The Only Policy

Disappointment. Faith. Trust. Love.

These emotions define the human race, define our relationships, define our history and our wars and our lives. We trust those close to us, and we are disappointed when they fail to meet our expectations. We trust wholeheartedly in creeds and doctrines that make us miserable, and we love the blind obedience of faith. We project our perceptions onto the reality of others’ lives, onto the reality of our own lives, and there’s only one way to avoid being burned time and time again.

Honesty. Honesty, not with another person, but with ourselves.

We have to be able to examine our own desires, our own needs, our own wishes, and judge whether or not what we expect from someone else is in keeping with that person’s actual behavior. We each must ask, “Am I seeing who this person really is, or am I seeing who I want him to be?” We have to look at our own actions, clearly and objectively, and determine whether or not the outcome is something to be avoided.

The spouses who stick with their abusive partners, thinking that this time it’s going to change, this time it’s going to work out, unable to see the truth right in front of them—why do they continue to lie to themselves? Fear of change, of giving up one bad situation for a potentially worse one? Blind hope, that the fairy tale will come true if they just believe hard enough? What makes them ignore everything their eyes and ears are witnessing? What makes their brains try to override reality with idealized visions of people who doesn’t truly care for them? When will they recognize the truth—that they’re saddled with monsters who don’t care one whit for their feelings and dreams?

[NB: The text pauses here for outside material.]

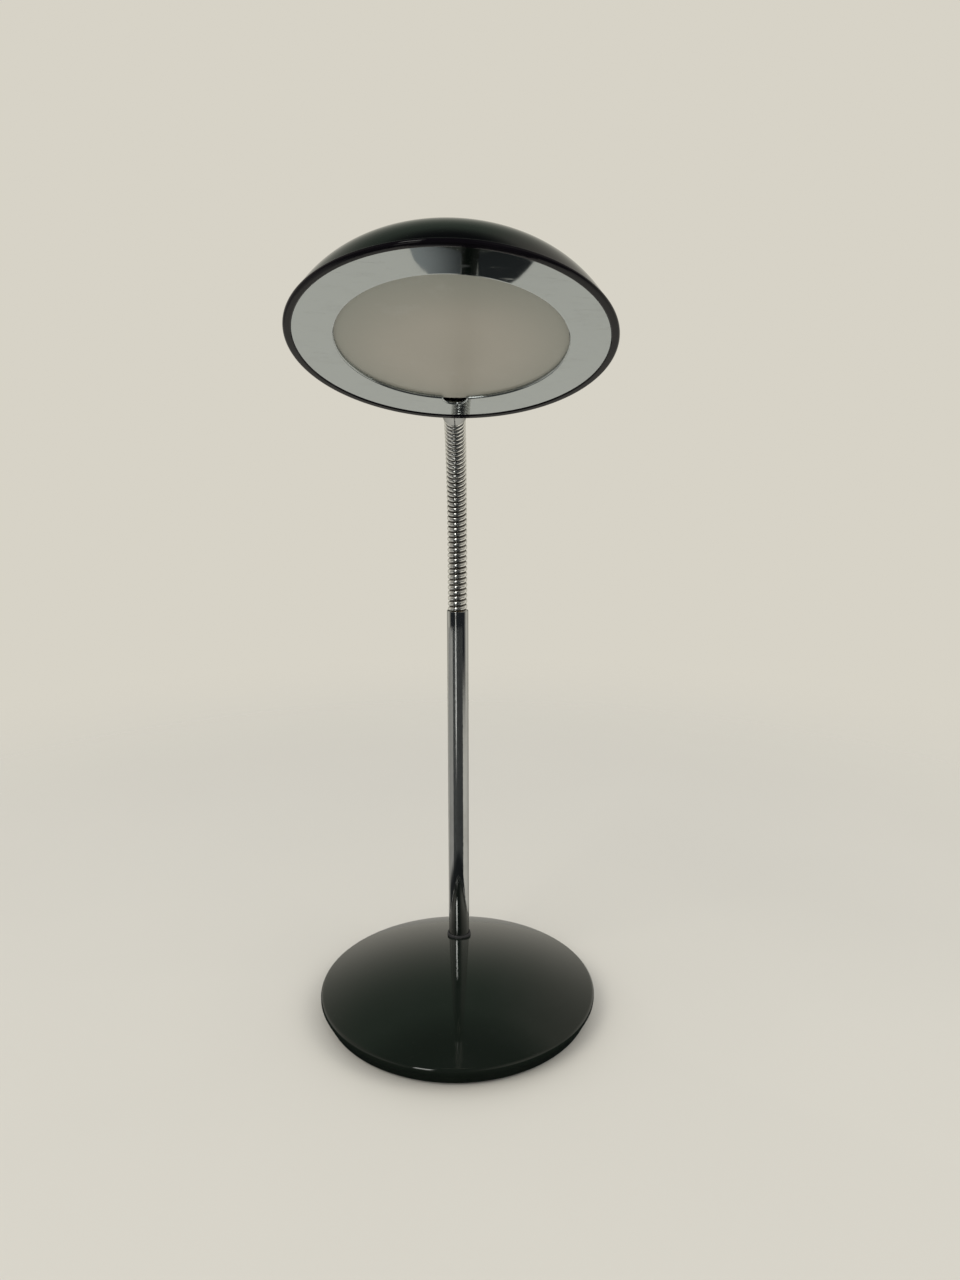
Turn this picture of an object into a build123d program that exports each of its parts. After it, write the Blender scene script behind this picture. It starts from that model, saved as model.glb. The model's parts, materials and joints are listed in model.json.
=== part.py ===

The worker stuck at a dead-end job, passed over for promotion again and again, yet somehow convinced that this time will be the one. Why does he put up with the demeaning pettiness of his boss, day in and day out? He knows exactly how he’s going to be treated, that hasn’t changed in ten years, yet he’s still disappointed when performance reviews come around and he’s stuck at the same desk he’s been sitting at for his entire career. Why is he disappointed? He shouldn’t be, because reality is right there in front of him. He just doesn’t want to see it. When will he stop lying to himself?

The woman whose heart breaks every time her spouse cheats on her, even though he’s done it multiple times before. The father who yells at his son for wanting to read instead of play sports, though the boy doesn’t have the slightest inclination toward athletics. The believer who shunts all responsibility onto representatives of the faith and then asks how such horrible things could have happened. Countless people in countless places, all perfectly capable of sight, yet all unwilling to see—liars, every single one, blaming others for being themselves. When will they stop lying, stop treating their false conceptions as reality?

I find that I am rarely disappointed by people. I pay attention to them, I study them, and I define them by their actions, not by what they say or profess to believe. I know multiple people who claim to be religious, who attend Bible study and church on a regular basis, and yet act as if those tenets are merely a form to be observed, a box to be checked off on a list. The other six days of the week they go out to strip clubs; they gamble; they get into fights; they occasionally get arrested, and when they do, I’m not surprised or let down, because I’m honest enough with myself to see them for who they are, not who I wish them to be.

I know others who claim to be intelligent yet frequently act against their own best interests. Spending money they don’t have, ignoring a job in favor of play, valuing objects over people, and then they’re supremely disappointed when life doesn’t work out in their favor. Why are they disappointed? The path they followed led to one clear outcome, and every step down it was made by conscious choice—yet they followed it anyway, one foot after the other, in a slow march toward inevitability.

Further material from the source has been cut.